→ **Task directions**
Please quote every line word for word.

begin

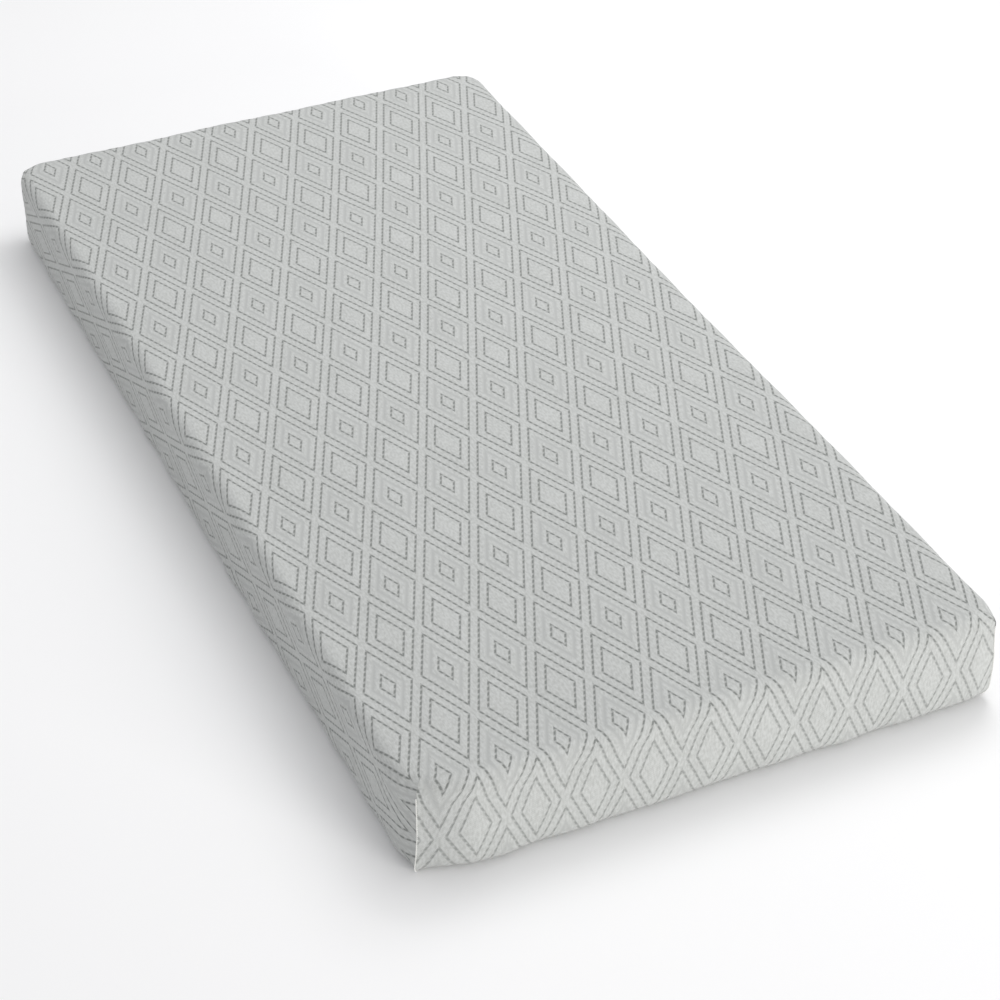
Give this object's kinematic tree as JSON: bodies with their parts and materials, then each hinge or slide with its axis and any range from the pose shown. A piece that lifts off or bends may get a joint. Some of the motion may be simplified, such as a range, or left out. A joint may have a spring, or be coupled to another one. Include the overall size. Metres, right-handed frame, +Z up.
{
  "type": "memory foam mattress",
  "caption": "Rectangular foam mattress for a cot, in a quilted-look knitted cover that zips open along one long side.",
  "frame": {"origin": "centre of the underside, on the surface that the mattress lies on", "axes": "+X across the width towards the zip side, +Y along the length, +Z up through the sleeping face"},
  "size_m": [0.6, 1.2, 0.1],
  "materials": {
    "knitted_jacquard": "soft matt jacquard knit with woven-in dashed diamonds",
    "plain_base_knit": "matt plain knit",
    "sewing_thread": "spun polyester thread",
    "liner_knit": "thin matt knit",
    "memory_foam": "open-cell viscoelastic polyurethane foam",
    "support_foam": "open-cell polyurethane foam",
    "zip_tape": "woven polyester tape",
    "zip_coil": "polyester monofilament coil",
    "zip_metal": "die-cast, nickel plated",
    "label_satin": "blank woven satin"
  },
  "bodies": {
    "mattress": {"cover_top_panel": "knitted_jacquard", "cover_base_panel": "plain_base_knit", "corner_seam_thread_near_left": "sewing_thread", "corner_seam_thread_near_right": "sewing_thread", "corner_seam_thread_far_right": "sewing_thread", "corner_seam_thread_far_left": "sewing_thread", "base_seam_thread": "sewing_thread", "inner_liner": "liner_knit", "memory_foam_layer": "memory_foam", "support_foam_core": "support_foam", "zip_tape_upper": "zip_tape", "zip_tape_lower": "zip_tape", "zip_coil_upper": "zip_coil", "zip_coil_lower": "zip_coil", "zip_top_stop_upper": "zip_metal", "zip_top_stop_lower": "zip_metal", "zip_bottom_stop": "zip_metal", "zip_stitching_upper": "sewing_thread", "zip_stitching_lower": "sewing_thread", "zip_bartack_near": "sewing_thread", "zip_bartack_far": "sewing_thread", "care_label": "label_satin"},
    "zip_slider": {"zip_slider_body": "zip_metal"},
    "zip_pull": {"zip_pull_tab": "zip_metal"}
  },
  "joints": [
    {"name": "zip_slide", "type": "slide", "parent": "mattress", "child": "zip_slider", "axis": [0, -1, 0], "range_m": [0, 0.994]},
    {"name": "pull_flip", "type": "hinge", "parent": "zip_slider", "child": "zip_pull", "pos_m": [0.29805, 0.4982, 0.026], "axis": [0, 0, 1], "range_deg": [0, 175]}
  ]
}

end

→ **The reply**
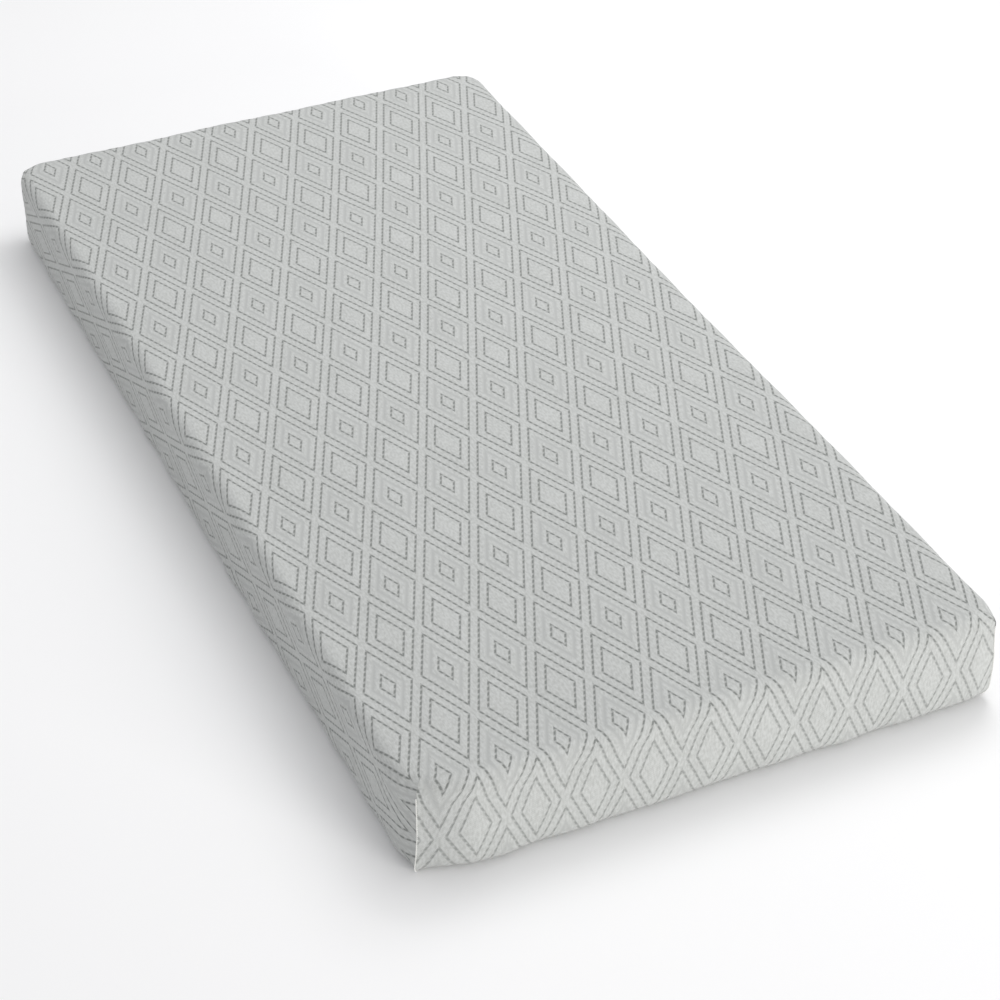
Give this object's kinematic tree as JSON: bodies with their parts and materials, then each hinge or slide with its axis and any range from the pose shown. A piece that lifts off or bends may get a joint. Some of the motion may be simplified, such as a range, or left out. A joint may have a spring, or be coupled to another one. Include the overall size. Metres, right-handed frame, +Z up.
{
  "type": "memory foam mattress",
  "caption": "Rectangular foam mattress for a cot, in a quilted-look knitted cover that zips open along one long side.",
  "frame": {"origin": "centre of the underside, on the surface that the mattress lies on", "axes": "+X across the width towards the zip side, +Y along the length, +Z up through the sleeping face"},
  "size_m": [0.6, 1.2, 0.1],
  "materials": {
    "knitted_jacquard": "soft matt jacquard knit with woven-in dashed diamonds",
    "plain_base_knit": "matt plain knit",
    "sewing_thread": "spun polyester thread",
    "liner_knit": "thin matt knit",
    "memory_foam": "open-cell viscoelastic polyurethane foam",
    "support_foam": "open-cell polyurethane foam",
    "zip_tape": "woven polyester tape",
    "zip_coil": "polyester monofilament coil",
    "zip_metal": "die-cast, nickel plated",
    "label_satin": "blank woven satin"
  },
  "bodies": {
    "mattress": {"cover_top_panel": "knitted_jacquard", "cover_base_panel": "plain_base_knit", "corner_seam_thread_near_left": "sewing_thread", "corner_seam_thread_near_right": "sewing_thread", "corner_seam_thread_far_right": "sewing_thread", "corner_seam_thread_far_left": "sewing_thread", "base_seam_thread": "sewing_thread", "inner_liner": "liner_knit", "memory_foam_layer": "memory_foam", "support_foam_core": "support_foam", "zip_tape_upper": "zip_tape", "zip_tape_lower": "zip_tape", "zip_coil_upper": "zip_coil", "zip_coil_lower": "zip_coil", "zip_top_stop_upper": "zip_metal", "zip_top_stop_lower": "zip_metal", "zip_bottom_stop": "zip_metal", "zip_stitching_upper": "sewing_thread", "zip_stitching_lower": "sewing_thread", "zip_bartack_near": "sewing_thread", "zip_bartack_far": "sewing_thread", "care_label": "label_satin"},
    "zip_slider": {"zip_slider_body": "zip_metal"},
    "zip_pull": {"zip_pull_tab": "zip_metal"}
  },
  "joints": [
    {"name": "zip_slide", "type": "slide", "parent": "mattress", "child": "zip_slider", "axis": [0, -1, 0], "range_m": [0, 0.994]},
    {"name": "pull_flip", "type": "hinge", "parent": "zip_slider", "child": "zip_pull", "pos_m": [0.29805, 0.4982, 0.026], "axis": [0, 0, 1], "range_deg": [0, 175]}
  ]
}